The gameplay itself has been left untouched. For the most part this is a great thing, since this area has always been one of the great strengths of the game and its direct sequels. Over the course of the story you recruit knights, healers, archers and mages to your squad, each with his or her own strengths and weaknesses. Out of them you form a party of up to twelve characters you can then send into various battles. The more they fight, the more experience they get until they advance in levels and get stronger, more durable etc. In various shops around the country you can buy and sell equipment, and at your headquarters you can always swap out party members with other recruited characters to find your optimal strike force. Including the secret characters, there are up to about thirty to choose from, and there is quite an amount of variety to them.

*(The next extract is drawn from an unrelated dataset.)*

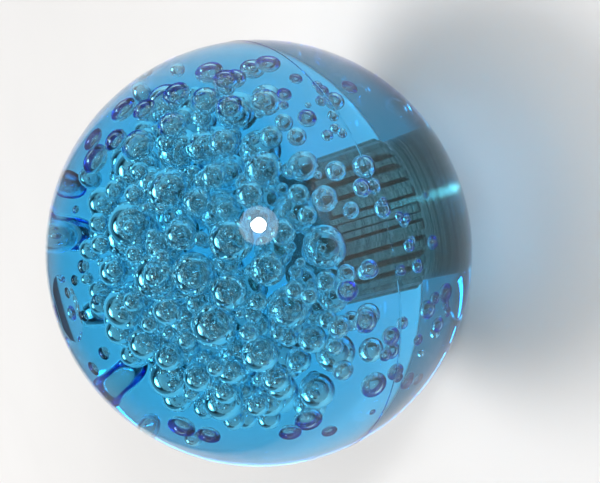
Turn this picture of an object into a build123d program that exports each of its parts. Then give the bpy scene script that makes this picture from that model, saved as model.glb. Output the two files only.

As I mentioned, the controls have been left and entirely untouched, and herein lies the biggest downside of this kind of port. As in the 16-bit original, menu and dialogue options are chosen by confirming a corresponding icon. Playing the game on the screen of an iPhone or iPad touch can therefore be a tad more problematic since the icons are almost too small to recognize. On an iPad this isn’t that much of a problem, obviously.
However, here lies the biggest gripe I have with this version. With a strategy/RPG game like Shining Force, there should be no need for an emulated game pad! You already have to use the touch screen in order to play the game, so why not implement this method directly into the game? That would make playing even more comfortable than originally intended. Move your party members by sliding a finger across the screen, and select your battle options by directly tipping on the corresponding icon.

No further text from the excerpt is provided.